** GOAL **
From the listing below, copy only the lines from the line that contains "Continue the FreeCAD" to the line that contains "return V(r, -ARM_THICK / 2, z)", counting those two lines as part of the copy.

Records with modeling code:
########################################

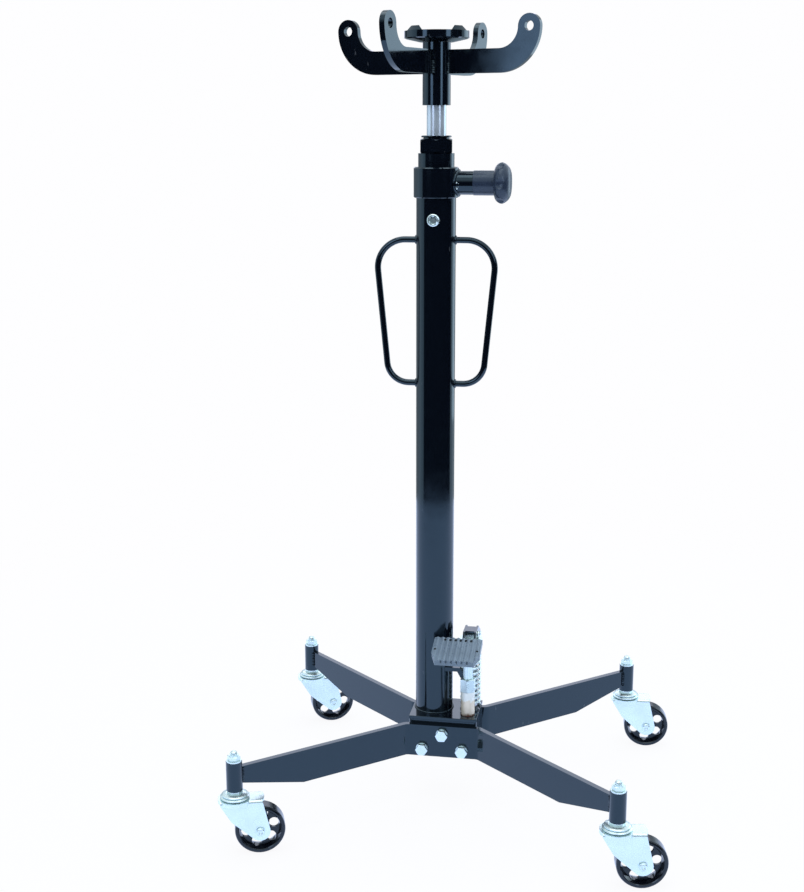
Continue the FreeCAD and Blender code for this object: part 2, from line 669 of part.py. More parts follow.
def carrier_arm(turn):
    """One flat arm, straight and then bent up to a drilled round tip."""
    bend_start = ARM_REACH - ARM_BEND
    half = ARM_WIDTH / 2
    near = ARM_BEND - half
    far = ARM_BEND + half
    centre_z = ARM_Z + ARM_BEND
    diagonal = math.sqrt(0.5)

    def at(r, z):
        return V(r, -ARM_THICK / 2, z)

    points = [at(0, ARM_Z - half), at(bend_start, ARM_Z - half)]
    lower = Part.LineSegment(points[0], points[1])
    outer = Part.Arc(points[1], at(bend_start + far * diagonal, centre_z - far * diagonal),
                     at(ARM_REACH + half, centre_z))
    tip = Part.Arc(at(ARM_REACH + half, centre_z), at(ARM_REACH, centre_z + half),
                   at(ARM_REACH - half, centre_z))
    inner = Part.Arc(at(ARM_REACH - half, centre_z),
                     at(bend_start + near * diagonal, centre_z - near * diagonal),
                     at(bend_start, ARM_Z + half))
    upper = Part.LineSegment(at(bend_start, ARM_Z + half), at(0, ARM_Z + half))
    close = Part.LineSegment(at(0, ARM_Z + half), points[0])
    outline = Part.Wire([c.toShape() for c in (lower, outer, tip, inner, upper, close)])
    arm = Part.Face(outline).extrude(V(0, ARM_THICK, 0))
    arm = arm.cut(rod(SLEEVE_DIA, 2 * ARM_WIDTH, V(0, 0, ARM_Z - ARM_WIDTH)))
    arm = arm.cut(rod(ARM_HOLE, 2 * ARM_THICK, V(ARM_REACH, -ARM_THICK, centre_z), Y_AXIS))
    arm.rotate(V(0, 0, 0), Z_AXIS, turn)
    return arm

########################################

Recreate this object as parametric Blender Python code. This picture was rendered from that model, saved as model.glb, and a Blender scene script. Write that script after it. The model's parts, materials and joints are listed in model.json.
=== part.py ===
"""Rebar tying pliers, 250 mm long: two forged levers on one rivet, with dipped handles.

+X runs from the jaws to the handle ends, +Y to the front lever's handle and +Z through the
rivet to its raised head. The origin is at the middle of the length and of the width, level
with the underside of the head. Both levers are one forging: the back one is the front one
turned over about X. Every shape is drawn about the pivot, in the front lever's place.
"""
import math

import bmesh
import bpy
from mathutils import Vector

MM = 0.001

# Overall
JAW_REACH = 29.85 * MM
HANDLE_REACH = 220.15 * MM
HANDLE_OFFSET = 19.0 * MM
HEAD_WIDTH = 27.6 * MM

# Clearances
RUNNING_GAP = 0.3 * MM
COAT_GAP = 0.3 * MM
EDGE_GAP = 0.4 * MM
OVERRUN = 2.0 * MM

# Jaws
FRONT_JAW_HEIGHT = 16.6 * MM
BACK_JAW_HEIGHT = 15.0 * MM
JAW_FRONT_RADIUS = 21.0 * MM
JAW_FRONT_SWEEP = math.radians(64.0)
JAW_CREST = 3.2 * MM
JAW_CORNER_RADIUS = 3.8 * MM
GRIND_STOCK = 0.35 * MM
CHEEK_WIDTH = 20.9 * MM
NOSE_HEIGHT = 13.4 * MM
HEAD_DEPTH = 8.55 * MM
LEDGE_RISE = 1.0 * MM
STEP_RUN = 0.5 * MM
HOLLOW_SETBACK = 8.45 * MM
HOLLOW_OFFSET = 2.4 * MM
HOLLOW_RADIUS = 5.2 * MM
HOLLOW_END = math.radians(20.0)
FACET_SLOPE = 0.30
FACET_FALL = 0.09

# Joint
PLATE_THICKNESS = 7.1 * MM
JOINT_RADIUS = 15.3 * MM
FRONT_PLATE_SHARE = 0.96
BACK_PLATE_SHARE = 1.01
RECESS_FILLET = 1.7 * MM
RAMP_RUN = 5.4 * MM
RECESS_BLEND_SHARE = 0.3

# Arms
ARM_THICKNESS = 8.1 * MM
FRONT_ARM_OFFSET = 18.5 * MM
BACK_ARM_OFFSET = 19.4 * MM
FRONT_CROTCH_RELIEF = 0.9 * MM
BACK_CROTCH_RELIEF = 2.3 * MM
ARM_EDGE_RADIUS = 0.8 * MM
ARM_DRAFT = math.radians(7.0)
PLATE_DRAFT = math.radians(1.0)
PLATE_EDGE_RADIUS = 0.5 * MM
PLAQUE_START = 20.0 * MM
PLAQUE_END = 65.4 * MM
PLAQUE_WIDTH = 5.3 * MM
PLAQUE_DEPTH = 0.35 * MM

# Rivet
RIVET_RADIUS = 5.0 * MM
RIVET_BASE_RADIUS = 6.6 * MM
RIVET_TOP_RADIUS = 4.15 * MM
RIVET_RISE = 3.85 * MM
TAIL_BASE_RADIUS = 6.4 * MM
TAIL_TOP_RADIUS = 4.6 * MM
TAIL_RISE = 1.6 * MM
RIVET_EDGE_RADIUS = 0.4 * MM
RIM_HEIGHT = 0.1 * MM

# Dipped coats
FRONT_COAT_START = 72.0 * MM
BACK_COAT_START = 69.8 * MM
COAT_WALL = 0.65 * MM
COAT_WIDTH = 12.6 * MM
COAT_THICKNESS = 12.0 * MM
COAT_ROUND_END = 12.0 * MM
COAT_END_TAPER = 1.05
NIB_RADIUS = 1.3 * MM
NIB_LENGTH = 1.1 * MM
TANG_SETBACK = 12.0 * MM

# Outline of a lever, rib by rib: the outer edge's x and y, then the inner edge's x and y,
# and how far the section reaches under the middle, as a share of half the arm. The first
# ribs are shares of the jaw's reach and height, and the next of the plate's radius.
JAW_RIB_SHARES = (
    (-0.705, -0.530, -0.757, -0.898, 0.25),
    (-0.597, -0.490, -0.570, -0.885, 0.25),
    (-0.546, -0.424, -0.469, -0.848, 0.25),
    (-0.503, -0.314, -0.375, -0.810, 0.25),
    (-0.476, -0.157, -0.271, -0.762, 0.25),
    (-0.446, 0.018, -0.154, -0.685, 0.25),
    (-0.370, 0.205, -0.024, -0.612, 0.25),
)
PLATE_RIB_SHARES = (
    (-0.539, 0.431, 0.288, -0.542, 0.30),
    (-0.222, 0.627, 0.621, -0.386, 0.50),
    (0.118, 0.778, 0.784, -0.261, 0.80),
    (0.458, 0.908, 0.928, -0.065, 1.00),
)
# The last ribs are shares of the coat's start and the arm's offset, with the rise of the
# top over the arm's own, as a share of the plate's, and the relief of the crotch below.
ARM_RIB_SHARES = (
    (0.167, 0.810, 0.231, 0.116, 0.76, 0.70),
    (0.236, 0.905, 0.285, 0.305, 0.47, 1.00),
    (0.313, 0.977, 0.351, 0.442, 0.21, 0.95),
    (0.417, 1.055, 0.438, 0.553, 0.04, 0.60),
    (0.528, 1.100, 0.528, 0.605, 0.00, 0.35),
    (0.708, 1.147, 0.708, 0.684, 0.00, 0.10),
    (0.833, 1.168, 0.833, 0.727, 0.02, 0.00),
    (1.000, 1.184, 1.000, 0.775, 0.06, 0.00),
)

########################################

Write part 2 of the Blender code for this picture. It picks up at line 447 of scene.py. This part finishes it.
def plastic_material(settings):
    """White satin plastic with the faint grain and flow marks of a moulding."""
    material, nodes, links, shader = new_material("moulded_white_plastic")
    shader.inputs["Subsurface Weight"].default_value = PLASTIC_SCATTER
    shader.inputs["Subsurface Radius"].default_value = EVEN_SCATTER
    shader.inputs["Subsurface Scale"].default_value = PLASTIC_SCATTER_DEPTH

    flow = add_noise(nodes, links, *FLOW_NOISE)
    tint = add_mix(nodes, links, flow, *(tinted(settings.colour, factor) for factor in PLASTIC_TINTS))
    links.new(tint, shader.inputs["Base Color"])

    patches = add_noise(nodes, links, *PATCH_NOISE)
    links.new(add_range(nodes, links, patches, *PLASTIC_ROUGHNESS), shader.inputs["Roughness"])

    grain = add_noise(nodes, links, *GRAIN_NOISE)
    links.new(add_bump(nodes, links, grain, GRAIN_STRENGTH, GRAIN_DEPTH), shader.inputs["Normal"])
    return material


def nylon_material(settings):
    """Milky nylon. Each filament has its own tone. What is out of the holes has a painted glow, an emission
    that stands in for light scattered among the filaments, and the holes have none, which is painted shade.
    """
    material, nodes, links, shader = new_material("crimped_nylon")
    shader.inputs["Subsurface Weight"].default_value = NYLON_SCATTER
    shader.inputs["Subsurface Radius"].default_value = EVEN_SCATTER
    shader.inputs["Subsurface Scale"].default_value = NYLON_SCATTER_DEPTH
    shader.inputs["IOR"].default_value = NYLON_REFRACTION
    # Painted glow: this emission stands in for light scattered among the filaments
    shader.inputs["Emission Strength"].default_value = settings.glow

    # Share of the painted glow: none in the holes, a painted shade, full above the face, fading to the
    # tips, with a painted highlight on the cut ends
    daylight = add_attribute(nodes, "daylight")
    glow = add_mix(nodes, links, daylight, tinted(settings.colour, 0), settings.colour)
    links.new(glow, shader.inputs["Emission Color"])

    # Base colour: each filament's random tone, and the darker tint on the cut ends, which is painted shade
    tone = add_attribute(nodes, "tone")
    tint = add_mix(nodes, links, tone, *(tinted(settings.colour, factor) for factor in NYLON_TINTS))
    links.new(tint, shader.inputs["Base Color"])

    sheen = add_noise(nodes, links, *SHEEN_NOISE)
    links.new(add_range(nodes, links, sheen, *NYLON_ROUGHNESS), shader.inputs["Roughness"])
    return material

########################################

** WORKED ANSWER **
Continue the FreeCAD and Blender code for this object: part 2, from line 669 of part.py. More parts follow.
def carrier_arm(turn):
    """One flat arm, straight and then bent up to a drilled round tip."""
    bend_start = ARM_REACH - ARM_BEND
    half = ARM_WIDTH / 2
    near = ARM_BEND - half
    far = ARM_BEND + half
    centre_z = ARM_Z + ARM_BEND
    diagonal = math.sqrt(0.5)

    def at(r, z):
        return V(r, -ARM_THICK / 2, z)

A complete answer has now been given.